Subject: A Moth
Location: A older fish tank, inside of a house
January 10, 2013 8:47 pm
Hi I had found a Caterpillar and today it came out of it’s cocoon and I wanted to know first off should I keep it or let it go (what is best for it?) second if I keep it than what do I feed it and last but not least is it okay to keep it in a older fish tank with a top that has holes for breathing but not large enough to get out of! In that tank there is a water bottle cap full of water (in case it get thirsty lol)3 healthy leaves and a stick so that when it was a caterpillar it could make it’s cocoon on it ( it made it’s cocoon on the floor) and currently that is all that is in there should I put anything else in there!! Oh ya I also wanted to know how long is a moth’s adult life span? Thank you very much!!!!
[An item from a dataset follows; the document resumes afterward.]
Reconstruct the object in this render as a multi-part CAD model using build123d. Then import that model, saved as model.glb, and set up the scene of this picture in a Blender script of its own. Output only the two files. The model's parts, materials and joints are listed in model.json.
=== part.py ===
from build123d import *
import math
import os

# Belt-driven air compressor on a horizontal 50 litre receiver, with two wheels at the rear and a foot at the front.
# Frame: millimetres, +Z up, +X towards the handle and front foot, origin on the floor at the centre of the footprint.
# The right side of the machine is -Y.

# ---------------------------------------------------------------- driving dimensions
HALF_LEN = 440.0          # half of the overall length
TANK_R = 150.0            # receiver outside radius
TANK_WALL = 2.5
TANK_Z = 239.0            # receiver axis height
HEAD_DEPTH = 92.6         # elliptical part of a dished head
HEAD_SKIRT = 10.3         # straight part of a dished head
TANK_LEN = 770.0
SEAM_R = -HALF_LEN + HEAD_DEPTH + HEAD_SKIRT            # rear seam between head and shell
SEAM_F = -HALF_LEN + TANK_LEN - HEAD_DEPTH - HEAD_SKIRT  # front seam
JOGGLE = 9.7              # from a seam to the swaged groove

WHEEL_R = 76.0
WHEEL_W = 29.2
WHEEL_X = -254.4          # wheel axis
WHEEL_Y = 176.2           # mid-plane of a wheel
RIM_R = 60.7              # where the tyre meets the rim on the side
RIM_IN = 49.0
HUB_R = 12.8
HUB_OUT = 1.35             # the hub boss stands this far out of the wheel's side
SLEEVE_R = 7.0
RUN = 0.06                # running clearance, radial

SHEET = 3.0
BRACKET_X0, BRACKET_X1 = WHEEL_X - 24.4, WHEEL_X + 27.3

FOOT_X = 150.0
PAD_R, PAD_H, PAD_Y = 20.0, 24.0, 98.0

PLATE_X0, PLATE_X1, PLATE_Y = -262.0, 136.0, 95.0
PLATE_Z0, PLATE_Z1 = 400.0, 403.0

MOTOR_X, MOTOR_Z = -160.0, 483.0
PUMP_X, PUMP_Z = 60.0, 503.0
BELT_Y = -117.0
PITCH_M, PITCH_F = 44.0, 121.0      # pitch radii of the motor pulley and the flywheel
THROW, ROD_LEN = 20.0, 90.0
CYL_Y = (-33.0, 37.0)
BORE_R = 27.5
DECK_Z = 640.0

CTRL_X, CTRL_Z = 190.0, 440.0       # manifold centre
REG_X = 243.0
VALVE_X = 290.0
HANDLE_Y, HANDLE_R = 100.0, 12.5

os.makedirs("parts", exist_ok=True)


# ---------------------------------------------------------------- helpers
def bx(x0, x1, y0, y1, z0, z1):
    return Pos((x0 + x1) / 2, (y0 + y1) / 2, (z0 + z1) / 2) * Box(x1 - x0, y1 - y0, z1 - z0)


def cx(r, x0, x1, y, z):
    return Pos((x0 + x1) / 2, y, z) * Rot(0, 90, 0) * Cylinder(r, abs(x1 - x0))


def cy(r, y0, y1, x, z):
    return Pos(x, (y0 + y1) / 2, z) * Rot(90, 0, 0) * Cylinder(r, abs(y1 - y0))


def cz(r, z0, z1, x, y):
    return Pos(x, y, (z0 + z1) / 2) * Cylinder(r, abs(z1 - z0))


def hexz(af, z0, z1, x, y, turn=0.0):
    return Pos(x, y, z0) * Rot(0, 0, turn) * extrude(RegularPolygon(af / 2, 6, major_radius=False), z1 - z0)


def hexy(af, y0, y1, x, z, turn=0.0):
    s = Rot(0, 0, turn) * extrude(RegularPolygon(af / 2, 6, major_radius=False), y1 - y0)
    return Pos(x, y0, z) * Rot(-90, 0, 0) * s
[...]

Signature: From a Moth Owner
Dear Moth Owner,
While it is great to know that the location is a fish tank, a global location might be more appropriate for us to tag this submission. If you are in Europe, this is a native species, but if you are in North America or some other location, this is an Invasive Exotic species. We are going to assume you are not in Europe for tagging purposes. This is a Large Yellow Underwing, Noctua pronuba, and according to BugGuide it was: “Introduced from Europe to Nova Scotia in 1979, this species has since spread north to the Arctic Ocean, west to the Pacific, and south to the Gulf of Mexico.” Adult moths feed on nectar and other fluids, and we do not know the preferred food of the adult moth, but BugGuide states: “Larvae feed on a variety of crops and vegetables, plus grasses.”
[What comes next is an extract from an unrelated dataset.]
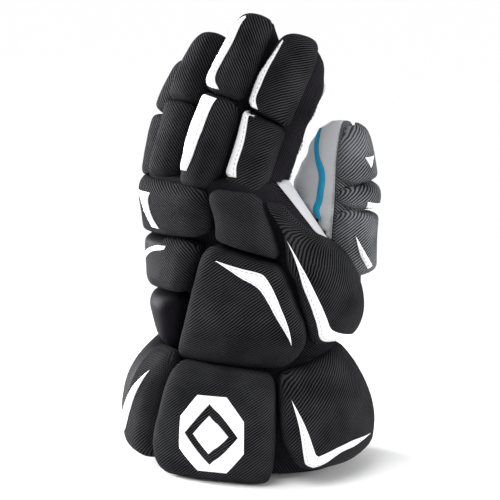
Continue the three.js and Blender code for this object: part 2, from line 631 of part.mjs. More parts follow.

Well as for the location we are in North America, so currently I have a older cutie (mini orange) in the tank, by the way the tank is NOT full of water lol. So do you think it is best for the moth to stay of be released? How long is an adult moth’s lifespan and should I add anything else to the tank other than the food, water, leaves, and that stick that I am going to remove? I also wanted to know if it is normal for a moth to sleep upside down because it keeps staying at the very top sleeping upside down!!!
We personally don’t think it is a good idea to release an invasive exotic species into the environment, though this species is already so established, we doubt it will make much of a difference. Moths feed on nectar and other fluids, sometimes from fruit and sap, and we have no knowledge of the particular requirements of the Large Yellow Underwing. Sleeping upsidedown from the top of the aquarium does not seem out of the ordinary.